[Structured object records]
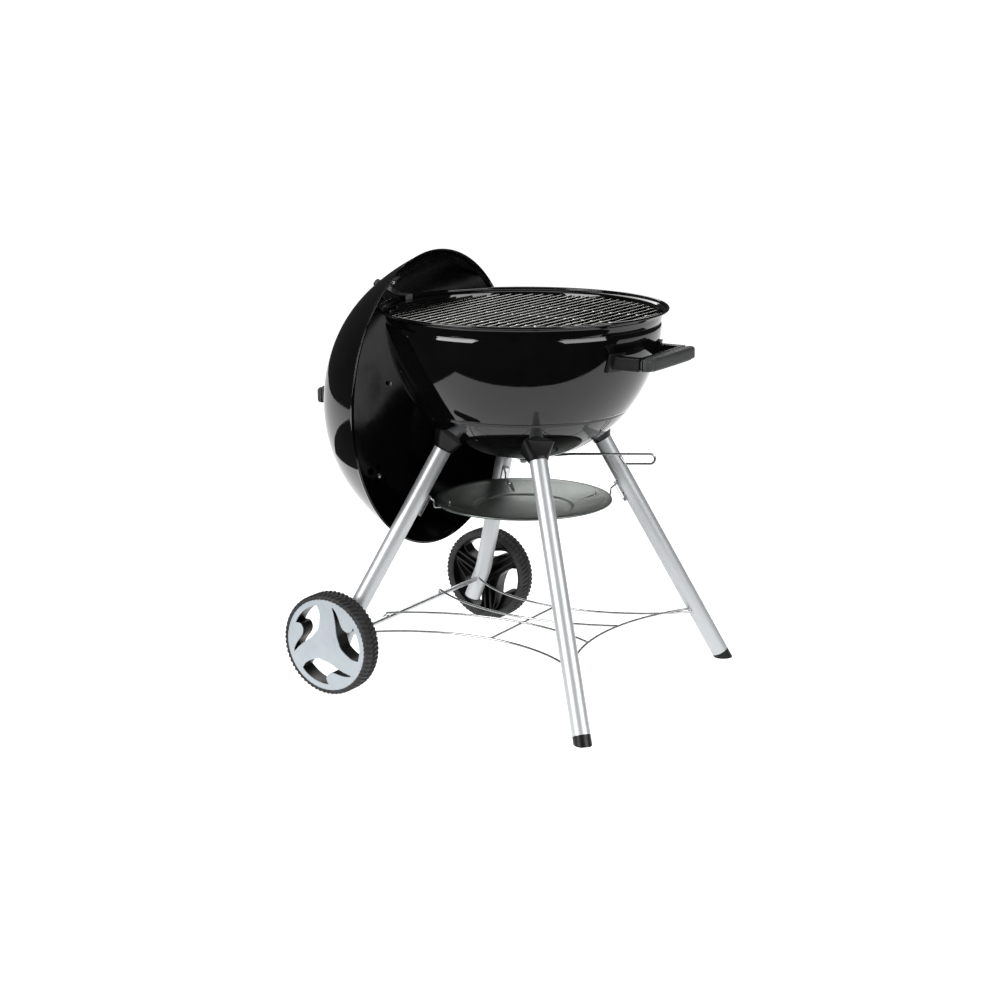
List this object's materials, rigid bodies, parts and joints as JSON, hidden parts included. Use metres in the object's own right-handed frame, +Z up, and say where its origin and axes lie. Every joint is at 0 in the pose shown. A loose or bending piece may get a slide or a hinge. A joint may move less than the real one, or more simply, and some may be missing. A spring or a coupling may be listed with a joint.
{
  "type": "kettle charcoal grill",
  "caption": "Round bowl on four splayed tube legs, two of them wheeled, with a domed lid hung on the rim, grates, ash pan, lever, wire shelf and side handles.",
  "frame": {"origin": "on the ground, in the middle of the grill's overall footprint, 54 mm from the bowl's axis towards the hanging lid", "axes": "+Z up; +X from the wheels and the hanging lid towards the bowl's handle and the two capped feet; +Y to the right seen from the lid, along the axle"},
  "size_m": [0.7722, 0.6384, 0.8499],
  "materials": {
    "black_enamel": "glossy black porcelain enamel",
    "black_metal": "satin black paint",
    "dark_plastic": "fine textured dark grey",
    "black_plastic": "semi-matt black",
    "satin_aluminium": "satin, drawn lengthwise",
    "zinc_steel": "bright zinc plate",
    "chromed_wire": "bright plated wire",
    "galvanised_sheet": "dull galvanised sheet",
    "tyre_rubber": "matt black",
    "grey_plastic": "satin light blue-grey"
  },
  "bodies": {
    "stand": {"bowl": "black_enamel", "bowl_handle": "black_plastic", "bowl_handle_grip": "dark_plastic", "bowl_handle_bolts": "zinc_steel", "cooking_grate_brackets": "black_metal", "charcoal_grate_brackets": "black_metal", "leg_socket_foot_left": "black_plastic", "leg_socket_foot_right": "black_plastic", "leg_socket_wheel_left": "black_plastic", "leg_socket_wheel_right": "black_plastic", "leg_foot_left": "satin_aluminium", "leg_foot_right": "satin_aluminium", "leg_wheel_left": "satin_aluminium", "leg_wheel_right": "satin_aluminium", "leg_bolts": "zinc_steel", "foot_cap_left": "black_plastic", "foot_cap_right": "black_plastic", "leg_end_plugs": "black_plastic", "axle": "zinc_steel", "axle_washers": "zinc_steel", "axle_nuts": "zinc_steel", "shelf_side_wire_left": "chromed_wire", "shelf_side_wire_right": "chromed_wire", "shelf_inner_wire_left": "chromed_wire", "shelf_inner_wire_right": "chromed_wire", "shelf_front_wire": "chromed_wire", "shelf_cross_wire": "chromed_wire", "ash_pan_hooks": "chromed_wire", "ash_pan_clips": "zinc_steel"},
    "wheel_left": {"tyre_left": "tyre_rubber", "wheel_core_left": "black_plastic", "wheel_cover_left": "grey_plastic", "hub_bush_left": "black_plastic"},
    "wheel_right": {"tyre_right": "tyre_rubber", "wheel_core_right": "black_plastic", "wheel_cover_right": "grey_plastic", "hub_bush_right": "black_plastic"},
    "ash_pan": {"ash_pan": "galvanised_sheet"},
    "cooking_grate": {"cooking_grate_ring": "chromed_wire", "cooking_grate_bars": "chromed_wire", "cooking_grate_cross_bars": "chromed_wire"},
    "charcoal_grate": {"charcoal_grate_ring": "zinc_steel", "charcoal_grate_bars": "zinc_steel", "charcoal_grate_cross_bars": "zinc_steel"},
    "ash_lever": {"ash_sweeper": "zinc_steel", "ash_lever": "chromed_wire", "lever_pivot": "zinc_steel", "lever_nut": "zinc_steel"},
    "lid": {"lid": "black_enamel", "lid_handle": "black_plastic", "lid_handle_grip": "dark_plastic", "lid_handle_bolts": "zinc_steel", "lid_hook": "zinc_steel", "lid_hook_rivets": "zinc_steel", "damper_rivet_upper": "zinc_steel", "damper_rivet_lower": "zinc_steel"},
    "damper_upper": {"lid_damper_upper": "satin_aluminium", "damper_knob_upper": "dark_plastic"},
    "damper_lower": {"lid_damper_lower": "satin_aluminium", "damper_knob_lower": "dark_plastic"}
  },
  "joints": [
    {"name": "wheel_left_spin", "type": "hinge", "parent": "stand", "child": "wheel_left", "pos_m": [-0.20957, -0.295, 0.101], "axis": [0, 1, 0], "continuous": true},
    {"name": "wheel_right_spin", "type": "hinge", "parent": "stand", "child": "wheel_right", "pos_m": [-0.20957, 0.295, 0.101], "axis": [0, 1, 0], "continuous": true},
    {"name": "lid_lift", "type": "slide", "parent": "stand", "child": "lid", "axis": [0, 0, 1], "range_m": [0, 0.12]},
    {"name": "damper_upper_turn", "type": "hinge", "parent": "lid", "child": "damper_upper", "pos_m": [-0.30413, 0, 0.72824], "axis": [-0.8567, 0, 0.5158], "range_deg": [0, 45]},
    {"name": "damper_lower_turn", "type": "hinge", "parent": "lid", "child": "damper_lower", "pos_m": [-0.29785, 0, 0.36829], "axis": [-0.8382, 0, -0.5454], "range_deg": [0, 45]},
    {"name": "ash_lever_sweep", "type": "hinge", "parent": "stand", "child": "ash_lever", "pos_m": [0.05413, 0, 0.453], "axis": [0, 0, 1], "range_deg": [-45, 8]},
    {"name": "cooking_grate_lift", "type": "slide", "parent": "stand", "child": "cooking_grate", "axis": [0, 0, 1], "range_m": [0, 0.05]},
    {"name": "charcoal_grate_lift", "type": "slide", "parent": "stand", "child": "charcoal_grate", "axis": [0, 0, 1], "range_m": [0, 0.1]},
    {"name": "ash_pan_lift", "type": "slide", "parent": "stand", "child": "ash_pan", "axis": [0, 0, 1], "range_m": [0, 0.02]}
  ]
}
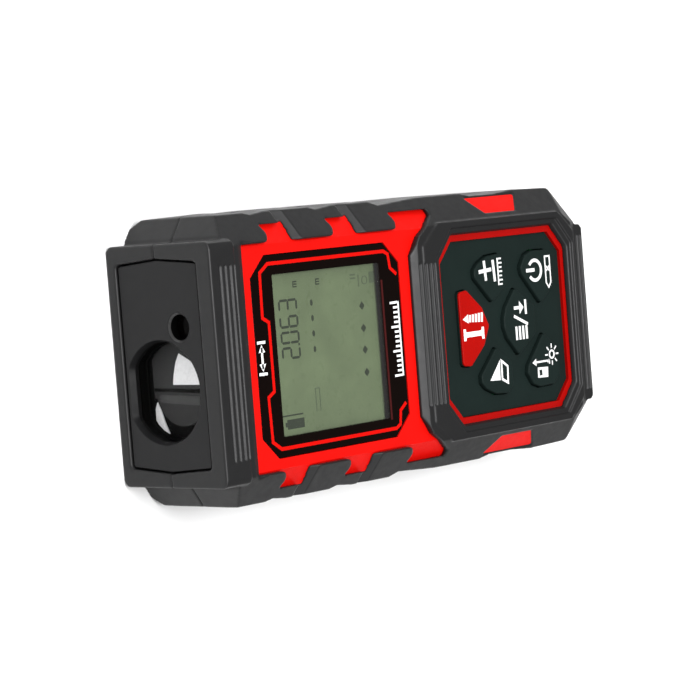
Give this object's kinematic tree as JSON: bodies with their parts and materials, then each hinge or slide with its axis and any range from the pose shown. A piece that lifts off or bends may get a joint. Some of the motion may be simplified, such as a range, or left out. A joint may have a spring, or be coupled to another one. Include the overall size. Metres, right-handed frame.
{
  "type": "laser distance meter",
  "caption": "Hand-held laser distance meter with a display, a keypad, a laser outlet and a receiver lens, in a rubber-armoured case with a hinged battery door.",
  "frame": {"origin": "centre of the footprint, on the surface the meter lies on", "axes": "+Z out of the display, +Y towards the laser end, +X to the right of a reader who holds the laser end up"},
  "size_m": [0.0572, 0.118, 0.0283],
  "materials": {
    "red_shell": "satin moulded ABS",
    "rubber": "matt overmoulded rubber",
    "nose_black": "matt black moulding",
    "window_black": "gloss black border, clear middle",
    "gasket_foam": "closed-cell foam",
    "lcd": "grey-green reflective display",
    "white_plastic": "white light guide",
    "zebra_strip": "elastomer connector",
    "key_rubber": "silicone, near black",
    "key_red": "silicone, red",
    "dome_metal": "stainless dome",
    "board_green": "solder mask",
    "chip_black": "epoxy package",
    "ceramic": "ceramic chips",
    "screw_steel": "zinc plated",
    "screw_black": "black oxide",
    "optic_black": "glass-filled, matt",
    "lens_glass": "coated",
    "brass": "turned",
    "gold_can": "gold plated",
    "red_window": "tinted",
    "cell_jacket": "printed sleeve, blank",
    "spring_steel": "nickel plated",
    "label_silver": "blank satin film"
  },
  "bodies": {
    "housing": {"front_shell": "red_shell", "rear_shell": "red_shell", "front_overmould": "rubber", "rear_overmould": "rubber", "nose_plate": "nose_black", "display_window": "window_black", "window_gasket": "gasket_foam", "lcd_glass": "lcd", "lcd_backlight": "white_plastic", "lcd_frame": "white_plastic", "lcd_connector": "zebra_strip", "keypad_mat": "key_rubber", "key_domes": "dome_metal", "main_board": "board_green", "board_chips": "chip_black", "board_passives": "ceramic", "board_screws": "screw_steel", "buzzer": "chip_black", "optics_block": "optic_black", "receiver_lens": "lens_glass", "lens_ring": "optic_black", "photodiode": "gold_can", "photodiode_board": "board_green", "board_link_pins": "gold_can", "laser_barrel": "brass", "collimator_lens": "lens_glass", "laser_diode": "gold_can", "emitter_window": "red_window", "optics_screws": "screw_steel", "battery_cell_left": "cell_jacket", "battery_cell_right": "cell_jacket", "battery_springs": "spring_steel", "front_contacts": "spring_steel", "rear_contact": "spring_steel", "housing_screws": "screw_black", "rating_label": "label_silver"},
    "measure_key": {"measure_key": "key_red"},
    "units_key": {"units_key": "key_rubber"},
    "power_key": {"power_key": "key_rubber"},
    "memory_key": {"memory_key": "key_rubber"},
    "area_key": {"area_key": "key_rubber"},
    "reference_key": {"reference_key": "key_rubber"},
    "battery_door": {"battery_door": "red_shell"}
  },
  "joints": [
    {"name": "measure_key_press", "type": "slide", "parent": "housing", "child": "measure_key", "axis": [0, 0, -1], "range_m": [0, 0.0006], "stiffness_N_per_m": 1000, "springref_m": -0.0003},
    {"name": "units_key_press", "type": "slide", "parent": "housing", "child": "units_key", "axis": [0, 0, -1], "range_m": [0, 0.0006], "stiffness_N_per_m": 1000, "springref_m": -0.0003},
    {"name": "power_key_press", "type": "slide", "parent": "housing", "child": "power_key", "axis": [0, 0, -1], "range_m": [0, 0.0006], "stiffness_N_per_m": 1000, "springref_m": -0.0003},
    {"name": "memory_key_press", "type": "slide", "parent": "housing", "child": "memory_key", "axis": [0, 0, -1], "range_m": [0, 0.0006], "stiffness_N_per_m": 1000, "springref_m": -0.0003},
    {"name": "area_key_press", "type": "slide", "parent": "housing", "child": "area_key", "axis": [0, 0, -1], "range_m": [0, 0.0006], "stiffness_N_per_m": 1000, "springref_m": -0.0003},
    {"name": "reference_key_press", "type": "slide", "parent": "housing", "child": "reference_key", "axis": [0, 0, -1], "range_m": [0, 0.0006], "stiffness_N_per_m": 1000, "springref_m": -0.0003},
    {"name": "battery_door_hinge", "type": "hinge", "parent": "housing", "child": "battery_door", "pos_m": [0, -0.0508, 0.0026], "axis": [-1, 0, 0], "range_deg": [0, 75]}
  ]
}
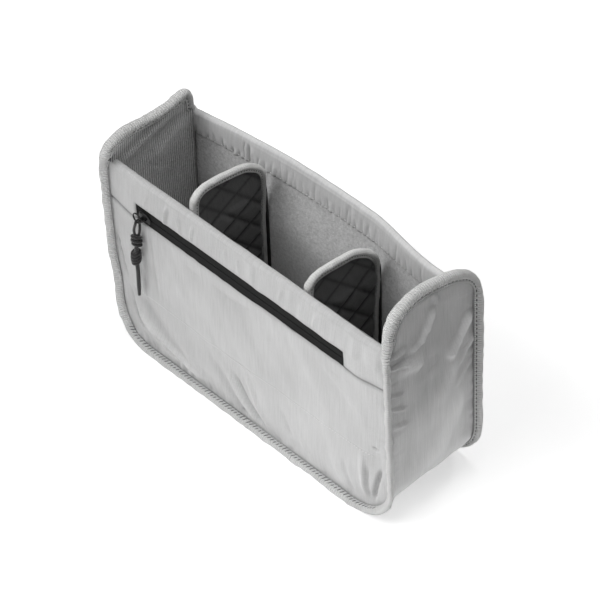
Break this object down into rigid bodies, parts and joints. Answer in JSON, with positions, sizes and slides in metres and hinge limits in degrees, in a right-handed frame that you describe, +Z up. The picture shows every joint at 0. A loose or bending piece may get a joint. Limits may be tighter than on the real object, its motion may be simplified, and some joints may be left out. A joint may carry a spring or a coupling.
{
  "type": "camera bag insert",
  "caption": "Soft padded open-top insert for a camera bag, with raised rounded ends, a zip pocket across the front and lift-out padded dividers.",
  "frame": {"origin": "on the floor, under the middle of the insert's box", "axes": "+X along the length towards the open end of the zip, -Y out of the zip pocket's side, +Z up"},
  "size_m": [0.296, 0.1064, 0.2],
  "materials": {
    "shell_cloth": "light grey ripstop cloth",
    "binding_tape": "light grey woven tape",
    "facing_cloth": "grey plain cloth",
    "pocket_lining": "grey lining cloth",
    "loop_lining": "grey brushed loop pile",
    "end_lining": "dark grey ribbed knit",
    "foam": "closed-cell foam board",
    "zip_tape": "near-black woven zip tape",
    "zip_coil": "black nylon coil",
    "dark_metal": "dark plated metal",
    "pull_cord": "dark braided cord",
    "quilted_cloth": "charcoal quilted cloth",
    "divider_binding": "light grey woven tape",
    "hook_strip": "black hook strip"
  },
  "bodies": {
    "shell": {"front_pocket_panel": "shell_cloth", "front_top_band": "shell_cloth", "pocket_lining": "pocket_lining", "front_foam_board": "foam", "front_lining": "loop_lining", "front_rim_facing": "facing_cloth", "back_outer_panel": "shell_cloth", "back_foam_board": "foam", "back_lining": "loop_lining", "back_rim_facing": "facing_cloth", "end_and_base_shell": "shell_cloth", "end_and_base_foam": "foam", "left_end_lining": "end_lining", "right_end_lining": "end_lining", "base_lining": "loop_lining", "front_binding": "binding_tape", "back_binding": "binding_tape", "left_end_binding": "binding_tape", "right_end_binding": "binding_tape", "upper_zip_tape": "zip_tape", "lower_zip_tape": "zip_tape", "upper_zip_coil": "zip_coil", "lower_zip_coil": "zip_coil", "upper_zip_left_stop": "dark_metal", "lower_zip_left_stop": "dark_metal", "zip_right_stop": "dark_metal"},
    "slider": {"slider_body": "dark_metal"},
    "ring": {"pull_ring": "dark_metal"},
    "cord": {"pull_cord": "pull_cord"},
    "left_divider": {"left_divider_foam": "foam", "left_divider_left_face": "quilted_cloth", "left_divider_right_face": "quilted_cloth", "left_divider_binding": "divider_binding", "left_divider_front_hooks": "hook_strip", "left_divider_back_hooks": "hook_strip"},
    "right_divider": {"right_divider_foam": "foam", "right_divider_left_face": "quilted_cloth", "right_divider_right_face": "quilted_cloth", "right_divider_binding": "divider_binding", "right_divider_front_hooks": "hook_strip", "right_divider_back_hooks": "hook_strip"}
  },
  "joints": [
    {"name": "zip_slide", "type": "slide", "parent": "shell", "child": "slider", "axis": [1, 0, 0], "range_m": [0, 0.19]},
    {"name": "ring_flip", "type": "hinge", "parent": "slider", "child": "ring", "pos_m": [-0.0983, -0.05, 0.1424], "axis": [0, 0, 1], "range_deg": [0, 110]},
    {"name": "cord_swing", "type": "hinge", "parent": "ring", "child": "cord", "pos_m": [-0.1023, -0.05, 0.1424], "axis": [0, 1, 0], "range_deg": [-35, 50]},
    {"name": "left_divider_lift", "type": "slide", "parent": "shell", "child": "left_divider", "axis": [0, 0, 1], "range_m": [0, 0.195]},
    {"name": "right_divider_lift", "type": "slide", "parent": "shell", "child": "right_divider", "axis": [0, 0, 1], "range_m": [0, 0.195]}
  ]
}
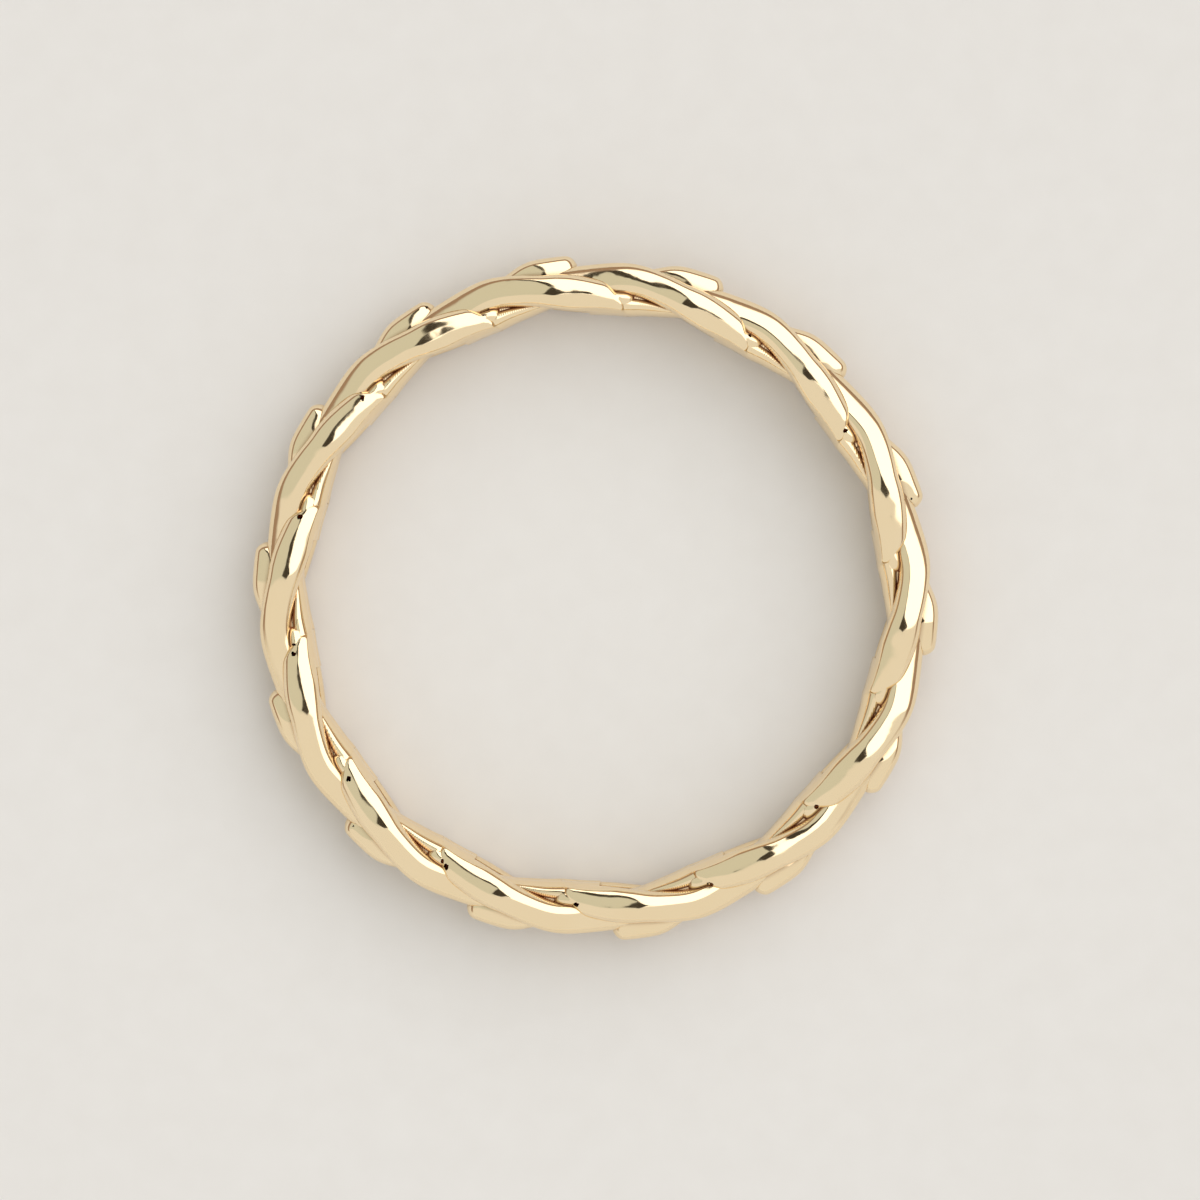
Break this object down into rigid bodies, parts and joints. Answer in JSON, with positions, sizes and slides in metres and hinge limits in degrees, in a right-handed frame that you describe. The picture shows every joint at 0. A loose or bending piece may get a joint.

WHAT TO PRODUCE
Write out every line of the listing that holds the word "sizes".

ANSWER
Break this object down into rigid bodies, parts and joints. Answer in JSON, with positions, sizes and slides in metres and hinge limits in degrees, in a right-handed frame that you describe, +Z up. The picture shows every joint at 0. A loose or bending piece may get a joint. Limits may be tighter than on the real object, its motion may be simplified, and some joints may be left out. A joint may carry a spring or a coupling.
Break this object down into rigid bodies, parts and joints. Answer in JSON, with positions, sizes and slides in metres and hinge limits in degrees, in a right-handed frame that you describe. The picture shows every joint at 0. A loose or bending piece may get a joint.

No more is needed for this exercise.